Given entries –

^^^^

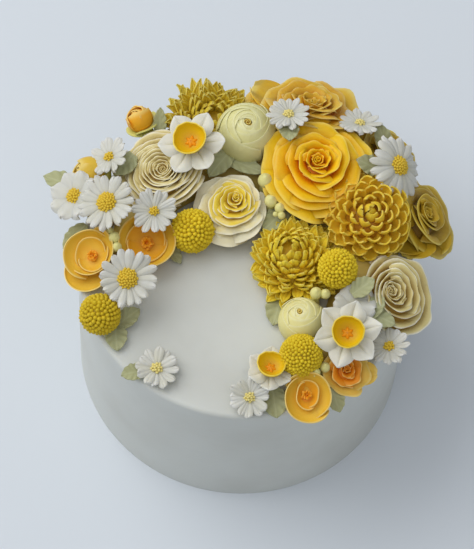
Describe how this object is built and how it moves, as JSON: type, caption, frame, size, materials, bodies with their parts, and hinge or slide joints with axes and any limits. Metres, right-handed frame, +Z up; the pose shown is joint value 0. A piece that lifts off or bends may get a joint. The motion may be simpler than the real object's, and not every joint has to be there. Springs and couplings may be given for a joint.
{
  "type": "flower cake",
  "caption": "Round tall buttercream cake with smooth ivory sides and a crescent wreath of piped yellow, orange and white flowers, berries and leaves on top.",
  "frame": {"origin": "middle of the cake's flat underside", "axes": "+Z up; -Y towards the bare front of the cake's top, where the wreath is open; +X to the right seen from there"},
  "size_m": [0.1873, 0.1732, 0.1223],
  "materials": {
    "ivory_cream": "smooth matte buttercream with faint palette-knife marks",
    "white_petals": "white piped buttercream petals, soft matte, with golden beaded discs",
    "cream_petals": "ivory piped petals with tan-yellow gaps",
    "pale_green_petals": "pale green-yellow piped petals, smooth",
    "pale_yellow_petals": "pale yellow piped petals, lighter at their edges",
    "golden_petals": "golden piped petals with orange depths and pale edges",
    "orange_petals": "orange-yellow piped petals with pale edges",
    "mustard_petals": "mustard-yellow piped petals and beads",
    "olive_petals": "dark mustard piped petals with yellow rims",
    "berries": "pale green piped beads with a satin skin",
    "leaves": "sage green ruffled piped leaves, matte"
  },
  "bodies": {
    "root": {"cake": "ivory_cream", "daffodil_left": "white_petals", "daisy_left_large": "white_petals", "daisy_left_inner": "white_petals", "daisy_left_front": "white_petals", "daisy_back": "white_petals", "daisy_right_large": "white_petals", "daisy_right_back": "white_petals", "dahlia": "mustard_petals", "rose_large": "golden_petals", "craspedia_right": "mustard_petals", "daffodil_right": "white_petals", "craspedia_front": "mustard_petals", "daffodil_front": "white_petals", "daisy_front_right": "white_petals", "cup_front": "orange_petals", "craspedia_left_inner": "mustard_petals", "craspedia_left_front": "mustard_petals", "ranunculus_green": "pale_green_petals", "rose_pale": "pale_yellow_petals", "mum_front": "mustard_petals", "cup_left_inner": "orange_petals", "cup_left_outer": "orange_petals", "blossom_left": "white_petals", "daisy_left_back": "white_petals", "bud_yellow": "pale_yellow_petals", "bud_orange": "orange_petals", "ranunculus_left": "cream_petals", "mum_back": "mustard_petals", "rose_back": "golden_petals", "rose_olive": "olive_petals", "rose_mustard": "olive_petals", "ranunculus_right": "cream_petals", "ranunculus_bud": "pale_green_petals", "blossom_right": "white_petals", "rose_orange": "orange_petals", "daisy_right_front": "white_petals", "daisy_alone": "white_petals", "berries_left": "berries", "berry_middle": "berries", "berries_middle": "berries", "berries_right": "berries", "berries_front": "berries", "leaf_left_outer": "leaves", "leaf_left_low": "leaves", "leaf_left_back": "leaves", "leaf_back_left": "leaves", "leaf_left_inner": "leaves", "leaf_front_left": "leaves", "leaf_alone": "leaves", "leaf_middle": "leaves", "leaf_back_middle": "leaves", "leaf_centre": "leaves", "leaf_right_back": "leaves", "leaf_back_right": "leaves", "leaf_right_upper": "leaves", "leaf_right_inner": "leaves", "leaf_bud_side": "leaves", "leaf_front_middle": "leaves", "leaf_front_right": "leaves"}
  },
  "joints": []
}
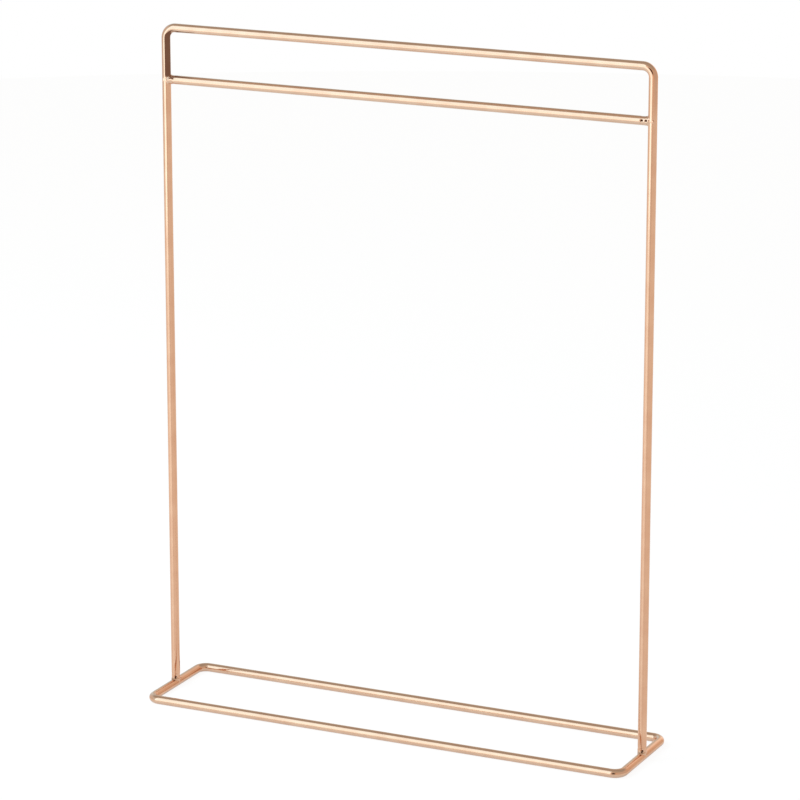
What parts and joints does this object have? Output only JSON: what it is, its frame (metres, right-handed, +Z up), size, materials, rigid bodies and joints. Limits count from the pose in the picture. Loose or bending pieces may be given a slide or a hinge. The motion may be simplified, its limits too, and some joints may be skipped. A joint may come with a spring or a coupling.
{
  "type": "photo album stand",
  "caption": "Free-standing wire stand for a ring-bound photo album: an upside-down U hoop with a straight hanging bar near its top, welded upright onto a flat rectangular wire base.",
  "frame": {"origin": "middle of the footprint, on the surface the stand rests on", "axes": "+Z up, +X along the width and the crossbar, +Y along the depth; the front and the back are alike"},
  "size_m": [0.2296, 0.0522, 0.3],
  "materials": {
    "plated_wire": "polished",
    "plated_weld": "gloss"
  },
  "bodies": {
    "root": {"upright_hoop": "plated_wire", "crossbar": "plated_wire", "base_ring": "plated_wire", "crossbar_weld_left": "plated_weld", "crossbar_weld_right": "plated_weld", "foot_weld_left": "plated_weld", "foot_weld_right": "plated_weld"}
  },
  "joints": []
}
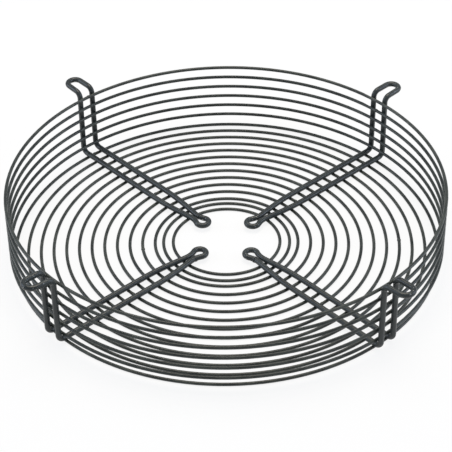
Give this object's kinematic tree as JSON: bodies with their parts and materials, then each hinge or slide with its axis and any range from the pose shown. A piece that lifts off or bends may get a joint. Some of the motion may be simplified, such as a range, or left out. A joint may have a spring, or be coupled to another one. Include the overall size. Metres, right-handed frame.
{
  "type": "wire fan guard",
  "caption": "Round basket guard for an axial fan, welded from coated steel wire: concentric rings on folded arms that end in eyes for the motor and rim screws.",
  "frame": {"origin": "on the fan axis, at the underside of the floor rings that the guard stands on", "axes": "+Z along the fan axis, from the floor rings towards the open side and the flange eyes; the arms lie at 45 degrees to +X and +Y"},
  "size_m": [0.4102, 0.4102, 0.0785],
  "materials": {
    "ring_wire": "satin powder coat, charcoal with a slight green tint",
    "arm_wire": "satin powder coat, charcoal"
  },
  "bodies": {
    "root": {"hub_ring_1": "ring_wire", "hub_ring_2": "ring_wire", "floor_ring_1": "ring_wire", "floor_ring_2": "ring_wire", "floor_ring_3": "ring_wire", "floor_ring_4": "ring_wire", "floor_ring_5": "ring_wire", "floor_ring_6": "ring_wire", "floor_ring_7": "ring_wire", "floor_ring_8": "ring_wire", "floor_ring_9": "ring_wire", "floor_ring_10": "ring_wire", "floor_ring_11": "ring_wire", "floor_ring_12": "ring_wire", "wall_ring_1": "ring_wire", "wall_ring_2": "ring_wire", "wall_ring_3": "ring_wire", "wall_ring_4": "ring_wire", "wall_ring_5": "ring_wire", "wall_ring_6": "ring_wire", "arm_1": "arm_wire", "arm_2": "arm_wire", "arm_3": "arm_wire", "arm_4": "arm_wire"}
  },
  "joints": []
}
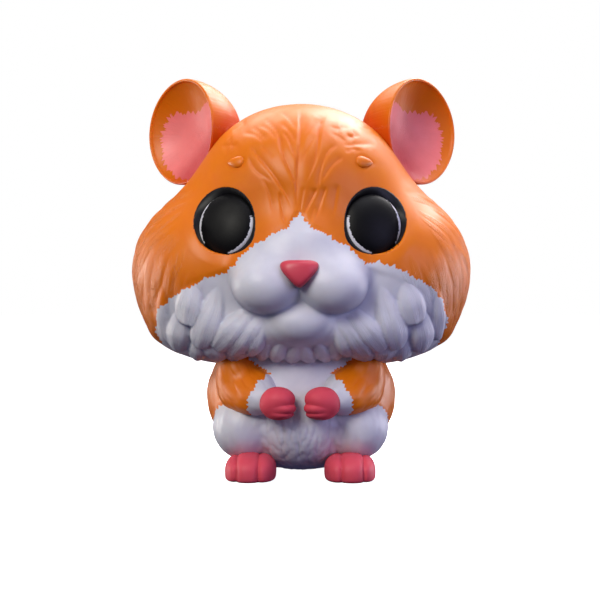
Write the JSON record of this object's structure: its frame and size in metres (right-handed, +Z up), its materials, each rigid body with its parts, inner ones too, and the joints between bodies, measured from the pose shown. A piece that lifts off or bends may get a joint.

^^^^

Exercise objective – Quote each line above in full, word for word.

Result below –
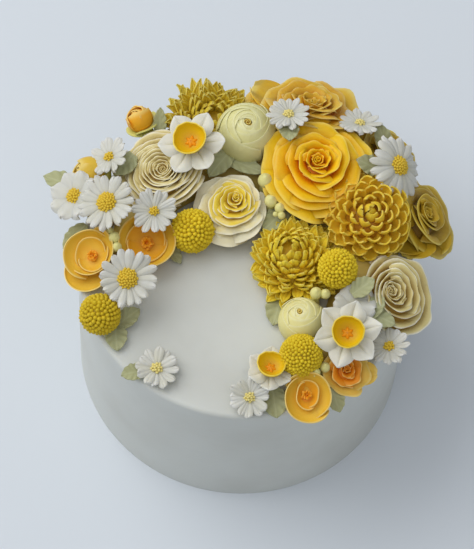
Describe how this object is built and how it moves, as JSON: type, caption, frame, size, materials, bodies with their parts, and hinge or slide joints with axes and any limits. Metres, right-handed frame, +Z up; the pose shown is joint value 0. A piece that lifts off or bends may get a joint. The motion may be simpler than the real object's, and not every joint has to be there. Springs and couplings may be given for a joint.
{
  "type": "flower cake",
  "caption": "Round tall buttercream cake with smooth ivory sides and a crescent wreath of piped yellow, orange and white flowers, berries and leaves on top.",
  "frame": {"origin": "middle of the cake's flat underside", "axes": "+Z up; -Y towards the bare front of the cake's top, where the wreath is open; +X to the right seen from there"},
  "size_m": [0.1873, 0.1732, 0.1223],
  "materials": {
    "ivory_cream": "smooth matte buttercream with faint palette-knife marks",
    "white_petals": "white piped buttercream petals, soft matte, with golden beaded discs",
    "cream_petals": "ivory piped petals with tan-yellow gaps",
    "pale_green_petals": "pale green-yellow piped petals, smooth",
    "pale_yellow_petals": "pale yellow piped petals, lighter at their edges",
    "golden_petals": "golden piped petals with orange depths and pale edges",
    "orange_petals": "orange-yellow piped petals with pale edges",
    "mustard_petals": "mustard-yellow piped petals and beads",
    "olive_petals": "dark mustard piped petals with yellow rims",
    "berries": "pale green piped beads with a satin skin",
    "leaves": "sage green ruffled piped leaves, matte"
  },
  "bodies": {
    "root": {"cake": "ivory_cream", "daffodil_left": "white_petals", "daisy_left_large": "white_petals", "daisy_left_inner": "white_petals", "daisy_left_front": "white_petals", "daisy_back": "white_petals", "daisy_right_large": "white_petals", "daisy_right_back": "white_petals", "dahlia": "mustard_petals", "rose_large": "golden_petals", "craspedia_right": "mustard_petals", "daffodil_right": "white_petals", "craspedia_front": "mustard_petals", "daffodil_front": "white_petals", "daisy_front_right": "white_petals", "cup_front": "orange_petals", "craspedia_left_inner": "mustard_petals", "craspedia_left_front": "mustard_petals", "ranunculus_green": "pale_green_petals", "rose_pale": "pale_yellow_petals", "mum_front": "mustard_petals", "cup_left_inner": "orange_petals", "cup_left_outer": "orange_petals", "blossom_left": "white_petals", "daisy_left_back": "white_petals", "bud_yellow": "pale_yellow_petals", "bud_orange": "orange_petals", "ranunculus_left": "cream_petals", "mum_back": "mustard_petals", "rose_back": "golden_petals", "rose_olive": "olive_petals", "rose_mustard": "olive_petals", "ranunculus_right": "cream_petals", "ranunculus_bud": "pale_green_petals", "blossom_right": "white_petals", "rose_orange": "orange_petals", "daisy_right_front": "white_petals", "daisy_alone": "white_petals", "berries_left": "berries", "berry_middle": "berries", "berries_middle": "berries", "berries_right": "berries", "berries_front": "berries", "leaf_left_outer": "leaves", "leaf_left_low": "leaves", "leaf_left_back": "leaves", "leaf_back_left": "leaves", "leaf_left_inner": "leaves", "leaf_front_left": "leaves", "leaf_alone": "leaves", "leaf_middle": "leaves", "leaf_back_middle": "leaves", "leaf_centre": "leaves", "leaf_right_back": "leaves", "leaf_back_right": "leaves", "leaf_right_upper": "leaves", "leaf_right_inner": "leaves", "leaf_bud_side": "leaves", "leaf_front_middle": "leaves", "leaf_front_right": "leaves"}
  },
  "joints": []
}
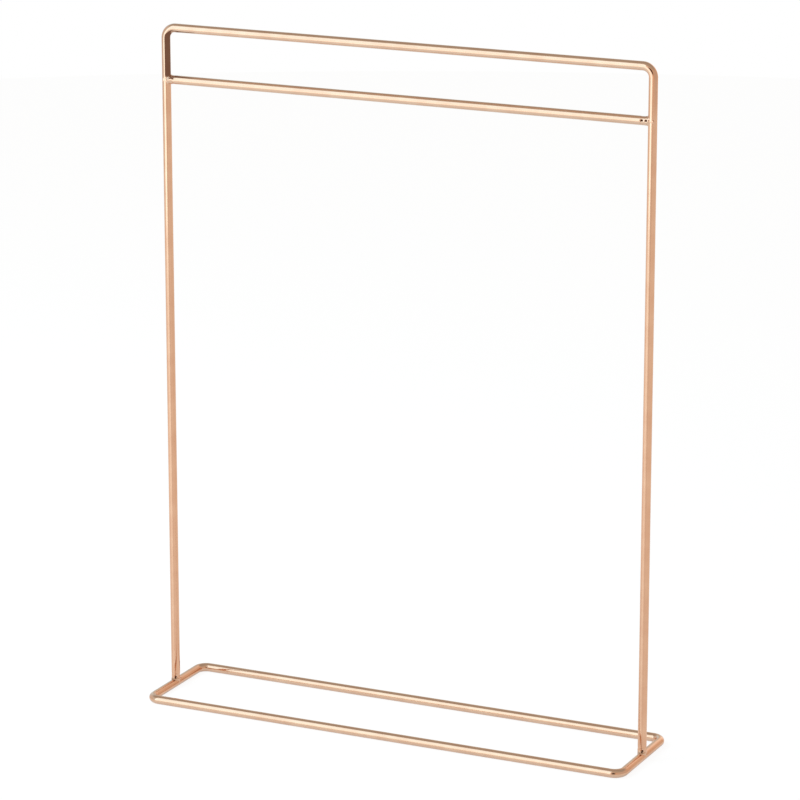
What parts and joints does this object have? Output only JSON: what it is, its frame (metres, right-handed, +Z up), size, materials, rigid bodies and joints. Limits count from the pose in the picture. Loose or bending pieces may be given a slide or a hinge. The motion may be simplified, its limits too, and some joints may be skipped. A joint may come with a spring or a coupling.
{
  "type": "photo album stand",
  "caption": "Free-standing wire stand for a ring-bound photo album: an upside-down U hoop with a straight hanging bar near its top, welded upright onto a flat rectangular wire base.",
  "frame": {"origin": "middle of the footprint, on the surface the stand rests on", "axes": "+Z up, +X along the width and the crossbar, +Y along the depth; the front and the back are alike"},
  "size_m": [0.2296, 0.0522, 0.3],
  "materials": {
    "plated_wire": "polished",
    "plated_weld": "gloss"
  },
  "bodies": {
    "root": {"upright_hoop": "plated_wire", "crossbar": "plated_wire", "base_ring": "plated_wire", "crossbar_weld_left": "plated_weld", "crossbar_weld_right": "plated_weld", "foot_weld_left": "plated_weld", "foot_weld_right": "plated_weld"}
  },
  "joints": []
}
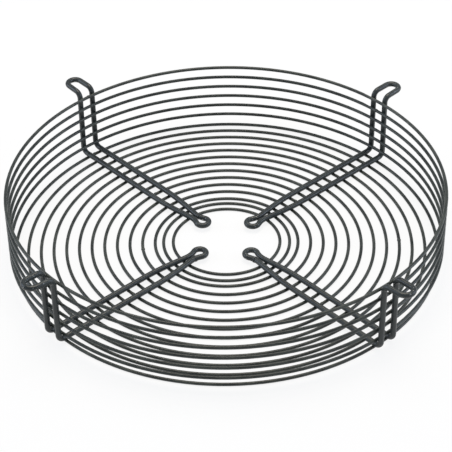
Give this object's kinematic tree as JSON: bodies with their parts and materials, then each hinge or slide with its axis and any range from the pose shown. A piece that lifts off or bends may get a joint. Some of the motion may be simplified, such as a range, or left out. A joint may have a spring, or be coupled to another one. Include the overall size. Metres, right-handed frame.
{
  "type": "wire fan guard",
  "caption": "Round basket guard for an axial fan, welded from coated steel wire: concentric rings on folded arms that end in eyes for the motor and rim screws.",
  "frame": {"origin": "on the fan axis, at the underside of the floor rings that the guard stands on", "axes": "+Z along the fan axis, from the floor rings towards the open side and the flange eyes; the arms lie at 45 degrees to +X and +Y"},
  "size_m": [0.4102, 0.4102, 0.0785],
  "materials": {
    "ring_wire": "satin powder coat, charcoal with a slight green tint",
    "arm_wire": "satin powder coat, charcoal"
  },
  "bodies": {
    "root": {"hub_ring_1": "ring_wire", "hub_ring_2": "ring_wire", "floor_ring_1": "ring_wire", "floor_ring_2": "ring_wire", "floor_ring_3": "ring_wire", "floor_ring_4": "ring_wire", "floor_ring_5": "ring_wire", "floor_ring_6": "ring_wire", "floor_ring_7": "ring_wire", "floor_ring_8": "ring_wire", "floor_ring_9": "ring_wire", "floor_ring_10": "ring_wire", "floor_ring_11": "ring_wire", "floor_ring_12": "ring_wire", "wall_ring_1": "ring_wire", "wall_ring_2": "ring_wire", "wall_ring_3": "ring_wire", "wall_ring_4": "ring_wire", "wall_ring_5": "ring_wire", "wall_ring_6": "ring_wire", "arm_1": "arm_wire", "arm_2": "arm_wire", "arm_3": "arm_wire", "arm_4": "arm_wire"}
  },
  "joints": []
}
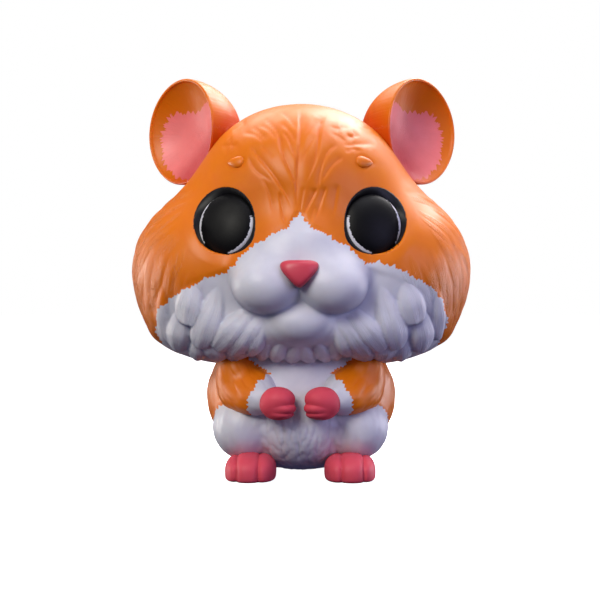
Write the JSON record of this object's structure: its frame and size in metres (right-handed, +Z up), its materials, each rigid body with its parts, inner ones too, and the joints between bodies, measured from the pose shown. A piece that lifts off or bends may get a joint.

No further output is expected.